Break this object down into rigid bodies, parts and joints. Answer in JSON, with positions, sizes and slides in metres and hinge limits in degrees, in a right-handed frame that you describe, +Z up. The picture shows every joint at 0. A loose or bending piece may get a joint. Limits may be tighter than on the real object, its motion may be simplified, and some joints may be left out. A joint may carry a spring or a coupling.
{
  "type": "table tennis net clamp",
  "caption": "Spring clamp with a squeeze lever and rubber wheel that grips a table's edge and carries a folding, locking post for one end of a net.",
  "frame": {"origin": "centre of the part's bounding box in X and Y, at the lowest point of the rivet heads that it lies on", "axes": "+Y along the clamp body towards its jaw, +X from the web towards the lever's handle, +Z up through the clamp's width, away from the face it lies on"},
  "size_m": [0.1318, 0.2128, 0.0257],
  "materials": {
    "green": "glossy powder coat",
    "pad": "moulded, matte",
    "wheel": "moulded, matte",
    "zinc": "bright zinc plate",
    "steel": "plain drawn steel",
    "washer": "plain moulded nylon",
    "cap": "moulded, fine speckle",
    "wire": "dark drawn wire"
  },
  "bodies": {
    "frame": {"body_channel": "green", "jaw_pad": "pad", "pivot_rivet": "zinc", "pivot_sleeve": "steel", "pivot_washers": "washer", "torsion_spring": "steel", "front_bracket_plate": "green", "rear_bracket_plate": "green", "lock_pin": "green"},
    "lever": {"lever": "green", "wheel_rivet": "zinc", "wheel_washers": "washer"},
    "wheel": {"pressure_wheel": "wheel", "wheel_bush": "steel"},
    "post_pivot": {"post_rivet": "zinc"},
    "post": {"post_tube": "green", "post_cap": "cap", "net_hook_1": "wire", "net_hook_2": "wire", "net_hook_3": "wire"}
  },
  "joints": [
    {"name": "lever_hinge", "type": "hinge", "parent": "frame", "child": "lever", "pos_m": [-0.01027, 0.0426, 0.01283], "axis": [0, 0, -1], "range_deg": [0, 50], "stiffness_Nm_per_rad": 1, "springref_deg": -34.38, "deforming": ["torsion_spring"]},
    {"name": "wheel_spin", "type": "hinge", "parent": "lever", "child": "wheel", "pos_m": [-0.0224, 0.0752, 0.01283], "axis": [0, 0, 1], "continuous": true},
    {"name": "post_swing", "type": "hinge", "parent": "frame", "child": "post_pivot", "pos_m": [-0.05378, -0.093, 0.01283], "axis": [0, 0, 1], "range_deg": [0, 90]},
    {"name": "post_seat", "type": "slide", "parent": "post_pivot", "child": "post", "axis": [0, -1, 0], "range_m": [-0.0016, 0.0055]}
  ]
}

____________________

## Your instructions
Print back all the lines verbatim.

## Answer below
Break this object down into rigid bodies, parts and joints. Answer in JSON, with positions, sizes and slides in metres and hinge limits in degrees, in a right-handed frame that you describe, +Z up. The picture shows every joint at 0. A loose or bending piece may get a joint. Limits may be tighter than on the real object, its motion may be simplified, and some joints may be left out. A joint may carry a spring or a coupling.
{
  "type": "table tennis net clamp",
  "caption": "Spring clamp with a squeeze lever and rubber wheel that grips a table's edge and carries a folding, locking post for one end of a net.",
  "frame": {"origin": "centre of the part's bounding box in X and Y, at the lowest point of the rivet heads that it lies on", "axes": "+Y along the clamp body towards its jaw, +X from the web towards the lever's handle, +Z up through the clamp's width, away from the face it lies on"},
  "size_m": [0.1318, 0.2128, 0.0257],
  "materials": {
    "green": "glossy powder coat",
    "pad": "moulded, matte",
    "wheel": "moulded, matte",
    "zinc": "bright zinc plate",
    "steel": "plain drawn steel",
    "washer": "plain moulded nylon",
    "cap": "moulded, fine speckle",
    "wire": "dark drawn wire"
  },
  "bodies": {
    "frame": {"body_channel": "green", "jaw_pad": "pad", "pivot_rivet": "zinc", "pivot_sleeve": "steel", "pivot_washers": "washer", "torsion_spring": "steel", "front_bracket_plate": "green", "rear_bracket_plate": "green", "lock_pin": "green"},
    "lever": {"lever": "green", "wheel_rivet": "zinc", "wheel_washers": "washer"},
    "wheel": {"pressure_wheel": "wheel", "wheel_bush": "steel"},
    "post_pivot": {"post_rivet": "zinc"},
    "post": {"post_tube": "green", "post_cap": "cap", "net_hook_1": "wire", "net_hook_2": "wire", "net_hook_3": "wire"}
  },
  "joints": [
    {"name": "lever_hinge", "type": "hinge", "parent": "frame", "child": "lever", "pos_m": [-0.01027, 0.0426, 0.01283], "axis": [0, 0, -1], "range_deg": [0, 50], "stiffness_Nm_per_rad": 1, "springref_deg": -34.38, "deforming": ["torsion_spring"]},
    {"name": "wheel_spin", "type": "hinge", "parent": "lever", "child": "wheel", "pos_m": [-0.0224, 0.0752, 0.01283], "axis": [0, 0, 1], "continuous": true},
    {"name": "post_swing", "type": "hinge", "parent": "frame", "child": "post_pivot", "pos_m": [-0.05378, -0.093, 0.01283], "axis": [0, 0, 1], "range_deg": [0, 90]},
    {"name": "post_seat", "type": "slide", "parent": "post_pivot", "child": "post", "axis": [0, -1, 0], "range_m": [-0.0016, 0.0055]}
  ]
}